Komünist dönemde ovoo seremonileri yasakmış ama insanlar ritüellerine gizli saklı devam etmişler. Ovoo' lar hala Moğolistan bozkırını güzelleştirmeye, renklendirmeye devam ediyor.

Bu kaydı ovoo etrafında geçen bir kliple bitireyim. Buraların en sağlam folk- rock grubu Altan Urag' dan geliyor "Hiliin Chanadad".




  • Bugün özlenen: Cıncık gibi hava, yumuşak, bildiğin bahar havası... Kışın eksi bilmemkaç, her yer buz (soğuktan kar bile yağamıyor), baharı beklersin kumrular gibi, gafilce... Mayıs gelince de ya kum fırtınası ya da soğuk, yağmur vs.

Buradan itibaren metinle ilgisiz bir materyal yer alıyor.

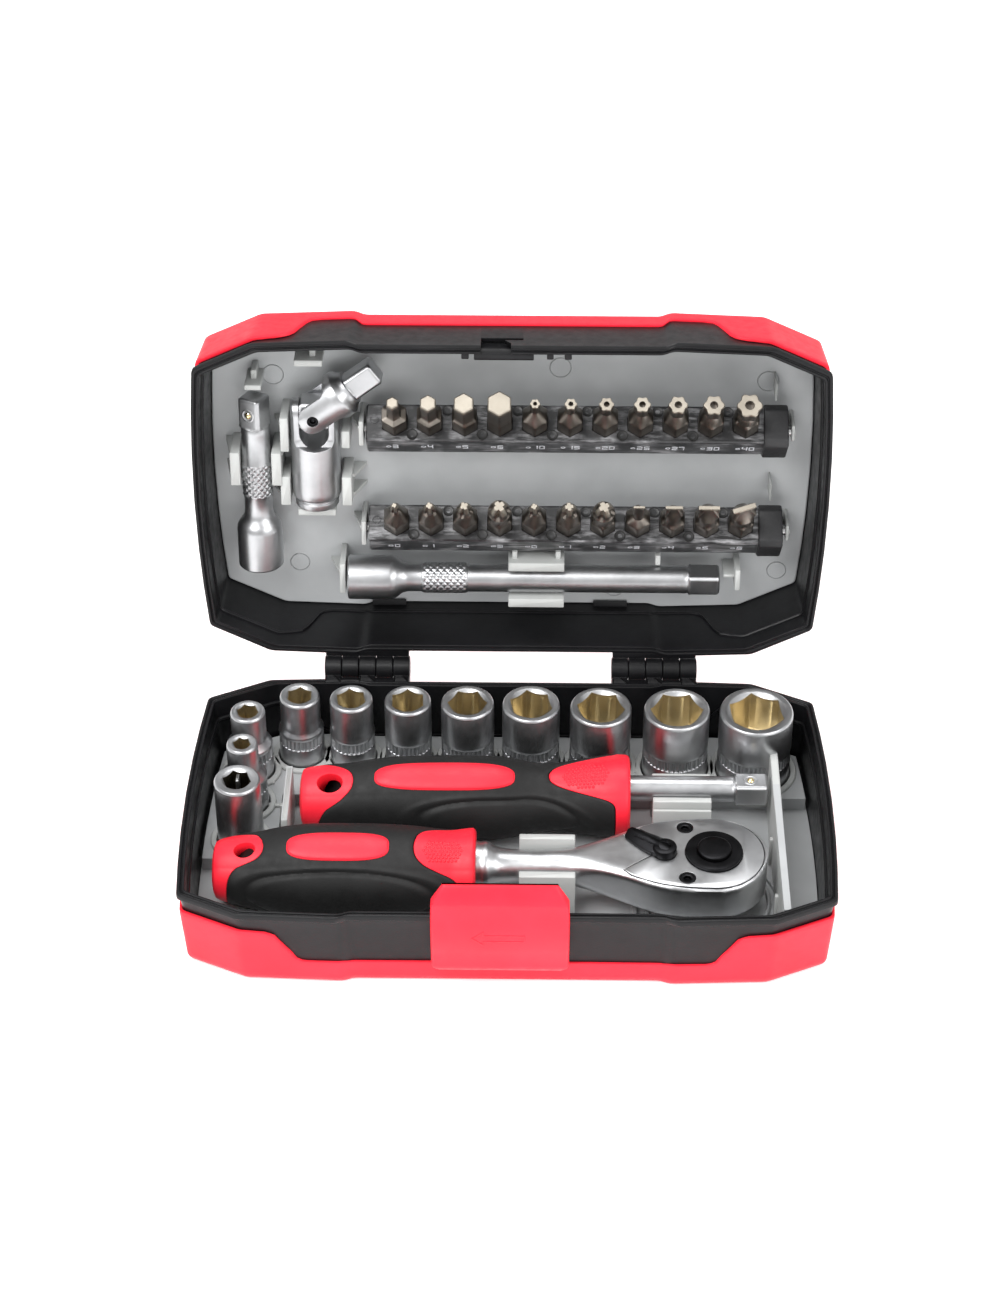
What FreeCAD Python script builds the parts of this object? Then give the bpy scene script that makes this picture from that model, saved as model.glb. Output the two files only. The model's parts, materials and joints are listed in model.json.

  • Bugün izlenen: The Painted Veil. 1920' lerde geçen filmde hoppa Naomi Watts, düz adam diye nitelendirilebilecek doktor Edward Norton' la mantık evliliği yapar. Kocasından hazzetmeyen Naomi, yerleştikleri Şangay' da zampara bir İngiliz diplomatla fingirder. Kocası öğrenir, pek tepki vermez. Ama hemen akabinde Çin' in koleranın kol gezdiği uzak bir köşesinde çalışmaya talip olur, karısını da zahmetli bir yolculukta beraberinde götürür. Olaylar yavaş yavaş gelişir, hoppa kız hanyayı konyayı öğrenmeye başlar. Fena değil, en güzel tarafı, muazzam doğa görüntüleri var. İnsanın Çin' in ücra yerlerine gidesi, göldü, ormandı, dağdı göresi geliyor.